● Information provided:
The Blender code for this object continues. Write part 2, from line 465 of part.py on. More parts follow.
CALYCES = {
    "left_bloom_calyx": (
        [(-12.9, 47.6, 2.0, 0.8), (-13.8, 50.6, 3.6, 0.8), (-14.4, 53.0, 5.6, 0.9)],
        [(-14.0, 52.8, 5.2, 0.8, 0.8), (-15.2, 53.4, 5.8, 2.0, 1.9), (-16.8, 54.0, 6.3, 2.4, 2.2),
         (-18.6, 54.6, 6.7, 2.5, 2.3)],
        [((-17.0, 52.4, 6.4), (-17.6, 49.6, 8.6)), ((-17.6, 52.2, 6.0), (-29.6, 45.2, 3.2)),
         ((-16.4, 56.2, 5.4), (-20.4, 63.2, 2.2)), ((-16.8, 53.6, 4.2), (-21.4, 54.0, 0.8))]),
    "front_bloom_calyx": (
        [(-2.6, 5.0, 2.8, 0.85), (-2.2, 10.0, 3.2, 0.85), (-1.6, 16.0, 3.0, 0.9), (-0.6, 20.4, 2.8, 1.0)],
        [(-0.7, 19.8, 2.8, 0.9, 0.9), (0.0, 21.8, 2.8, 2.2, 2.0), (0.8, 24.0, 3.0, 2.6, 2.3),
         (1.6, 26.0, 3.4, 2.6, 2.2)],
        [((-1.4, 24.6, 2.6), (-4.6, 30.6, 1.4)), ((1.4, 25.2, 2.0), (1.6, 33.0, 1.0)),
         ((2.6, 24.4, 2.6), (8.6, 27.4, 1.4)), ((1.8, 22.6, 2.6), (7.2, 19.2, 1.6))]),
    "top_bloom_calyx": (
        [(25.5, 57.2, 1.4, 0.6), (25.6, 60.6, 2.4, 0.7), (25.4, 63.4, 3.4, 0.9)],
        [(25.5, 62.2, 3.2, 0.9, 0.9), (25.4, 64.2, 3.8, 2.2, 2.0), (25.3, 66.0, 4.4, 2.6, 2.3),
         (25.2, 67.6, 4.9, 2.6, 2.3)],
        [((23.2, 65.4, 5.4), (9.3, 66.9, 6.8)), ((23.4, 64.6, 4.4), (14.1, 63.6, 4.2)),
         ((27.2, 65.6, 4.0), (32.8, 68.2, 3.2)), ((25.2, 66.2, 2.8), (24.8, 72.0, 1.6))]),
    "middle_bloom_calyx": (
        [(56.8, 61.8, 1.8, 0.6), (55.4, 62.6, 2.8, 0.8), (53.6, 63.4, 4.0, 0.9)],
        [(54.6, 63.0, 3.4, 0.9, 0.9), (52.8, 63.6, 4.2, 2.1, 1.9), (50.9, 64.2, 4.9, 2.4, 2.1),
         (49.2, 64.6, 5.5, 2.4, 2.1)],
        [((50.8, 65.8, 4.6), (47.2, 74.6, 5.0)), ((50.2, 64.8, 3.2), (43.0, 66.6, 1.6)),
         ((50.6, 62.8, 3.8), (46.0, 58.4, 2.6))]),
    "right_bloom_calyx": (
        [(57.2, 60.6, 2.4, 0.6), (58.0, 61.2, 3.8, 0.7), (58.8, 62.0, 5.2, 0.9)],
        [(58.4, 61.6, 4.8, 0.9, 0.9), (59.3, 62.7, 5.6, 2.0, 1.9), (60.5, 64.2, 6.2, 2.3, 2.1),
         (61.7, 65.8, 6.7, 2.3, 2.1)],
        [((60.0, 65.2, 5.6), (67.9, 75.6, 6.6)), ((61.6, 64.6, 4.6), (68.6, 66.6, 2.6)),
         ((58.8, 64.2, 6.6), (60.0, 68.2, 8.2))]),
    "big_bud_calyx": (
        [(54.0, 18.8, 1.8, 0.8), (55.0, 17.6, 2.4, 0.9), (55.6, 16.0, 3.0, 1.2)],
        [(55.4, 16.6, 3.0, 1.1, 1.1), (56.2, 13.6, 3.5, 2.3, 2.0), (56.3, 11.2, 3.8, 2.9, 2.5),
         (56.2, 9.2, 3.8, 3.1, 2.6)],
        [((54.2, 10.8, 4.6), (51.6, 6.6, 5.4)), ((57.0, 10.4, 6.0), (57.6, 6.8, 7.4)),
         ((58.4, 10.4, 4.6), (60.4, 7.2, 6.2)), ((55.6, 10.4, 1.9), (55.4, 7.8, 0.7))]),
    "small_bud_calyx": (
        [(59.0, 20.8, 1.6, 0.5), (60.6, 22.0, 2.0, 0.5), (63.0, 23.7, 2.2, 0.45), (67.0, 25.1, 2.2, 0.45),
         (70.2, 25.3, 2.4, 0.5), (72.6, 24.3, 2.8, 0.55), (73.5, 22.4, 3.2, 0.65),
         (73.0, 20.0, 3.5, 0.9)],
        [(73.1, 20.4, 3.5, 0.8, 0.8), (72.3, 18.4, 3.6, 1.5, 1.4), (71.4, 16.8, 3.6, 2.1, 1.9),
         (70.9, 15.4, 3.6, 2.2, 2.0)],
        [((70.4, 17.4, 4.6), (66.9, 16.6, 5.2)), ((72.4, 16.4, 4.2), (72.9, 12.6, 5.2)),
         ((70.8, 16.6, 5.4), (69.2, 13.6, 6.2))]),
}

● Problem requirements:
Extract all of the data shown above without alteration.

● Written answer:
The Blender code for this object continues. Write part 2, from line 465 of part.py on. More parts follow.
CALYCES = {
    "left_bloom_calyx": (
        [(-12.9, 47.6, 2.0, 0.8), (-13.8, 50.6, 3.6, 0.8), (-14.4, 53.0, 5.6, 0.9)],
        [(-14.0, 52.8, 5.2, 0.8, 0.8), (-15.2, 53.4, 5.8, 2.0, 1.9), (-16.8, 54.0, 6.3, 2.4, 2.2),
         (-18.6, 54.6, 6.7, 2.5, 2.3)],
        [((-17.0, 52.4, 6.4), (-17.6, 49.6, 8.6)), ((-17.6, 52.2, 6.0), (-29.6, 45.2, 3.2)),
         ((-16.4, 56.2, 5.4), (-20.4, 63.2, 2.2)), ((-16.8, 53.6, 4.2), (-21.4, 54.0, 0.8))]),
    "front_bloom_calyx": (
        [(-2.6, 5.0, 2.8, 0.85), (-2.2, 10.0, 3.2, 0.85), (-1.6, 16.0, 3.0, 0.9), (-0.6, 20.4, 2.8, 1.0)],
        [(-0.7, 19.8, 2.8, 0.9, 0.9), (0.0, 21.8, 2.8, 2.2, 2.0), (0.8, 24.0, 3.0, 2.6, 2.3),
         (1.6, 26.0, 3.4, 2.6, 2.2)],
        [((-1.4, 24.6, 2.6), (-4.6, 30.6, 1.4)), ((1.4, 25.2, 2.0), (1.6, 33.0, 1.0)),
         ((2.6, 24.4, 2.6), (8.6, 27.4, 1.4)), ((1.8, 22.6, 2.6), (7.2, 19.2, 1.6))]),
    "top_bloom_calyx": (
        [(25.5, 57.2, 1.4, 0.6), (25.6, 60.6, 2.4, 0.7), (25.4, 63.4, 3.4, 0.9)],
        [(25.5, 62.2, 3.2, 0.9, 0.9), (25.4, 64.2, 3.8, 2.2, 2.0), (25.3, 66.0, 4.4, 2.6, 2.3),
         (25.2, 67.6, 4.9, 2.6, 2.3)],
        [((23.2, 65.4, 5.4), (9.3, 66.9, 6.8)), ((23.4, 64.6, 4.4), (14.1, 63.6, 4.2)),
         ((27.2, 65.6, 4.0), (32.8, 68.2, 3.2)), ((25.2, 66.2, 2.8), (24.8, 72.0, 1.6))]),
    "middle_bloom_calyx": (
        [(56.8, 61.8, 1.8, 0.6), (55.4, 62.6, 2.8, 0.8), (53.6, 63.4, 4.0, 0.9)],
        [(54.6, 63.0, 3.4, 0.9, 0.9), (52.8, 63.6, 4.2, 2.1, 1.9), (50.9, 64.2, 4.9, 2.4, 2.1),
         (49.2, 64.6, 5.5, 2.4, 2.1)],
        [((50.8, 65.8, 4.6), (47.2, 74.6, 5.0)), ((50.2, 64.8, 3.2), (43.0, 66.6, 1.6)),
         ((50.6, 62.8, 3.8), (46.0, 58.4, 2.6))]),
    "right_bloom_calyx": (
        [(57.2, 60.6, 2.4, 0.6), (58.0, 61.2, 3.8, 0.7), (58.8, 62.0, 5.2, 0.9)],
        [(58.4, 61.6, 4.8, 0.9, 0.9), (59.3, 62.7, 5.6, 2.0, 1.9), (60.5, 64.2, 6.2, 2.3, 2.1),
         (61.7, 65.8, 6.7, 2.3, 2.1)],
        [((60.0, 65.2, 5.6), (67.9, 75.6, 6.6)), ((61.6, 64.6, 4.6), (68.6, 66.6, 2.6)),
         ((58.8, 64.2, 6.6), (60.0, 68.2, 8.2))]),
    "big_bud_calyx": (
        [(54.0, 18.8, 1.8, 0.8), (55.0, 17.6, 2.4, 0.9), (55.6, 16.0, 3.0, 1.2)],
        [(55.4, 16.6, 3.0, 1.1, 1.1), (56.2, 13.6, 3.5, 2.3, 2.0), (56.3, 11.2, 3.8, 2.9, 2.5),
         (56.2, 9.2, 3.8, 3.1, 2.6)],
        [((54.2, 10.8, 4.6), (51.6, 6.6, 5.4)), ((57.0, 10.4, 6.0), (57.6, 6.8, 7.4)),
         ((58.4, 10.4, 4.6), (60.4, 7.2, 6.2)), ((55.6, 10.4, 1.9), (55.4, 7.8, 0.7))]),
    "small_bud_calyx": (
        [(59.0, 20.8, 1.6, 0.5), (60.6, 22.0, 2.0, 0.5), (63.0, 23.7, 2.2, 0.45), (67.0, 25.1, 2.2, 0.45),
         (70.2, 25.3, 2.4, 0.5), (72.6, 24.3, 2.8, 0.55), (73.5, 22.4, 3.2, 0.65),
         (73.0, 20.0, 3.5, 0.9)],
        [(73.1, 20.4, 3.5, 0.8, 0.8), (72.3, 18.4, 3.6, 1.5, 1.4), (71.4, 16.8, 3.6, 2.1, 1.9),
         (70.9, 15.4, 3.6, 2.2, 2.0)],
        [((70.4, 17.4, 4.6), (66.9, 16.6, 5.2)), ((72.4, 16.4, 4.2), (72.9, 12.6, 5.2)),
         ((70.8, 16.6, 5.4), (69.2, 13.6, 6.2))]),
}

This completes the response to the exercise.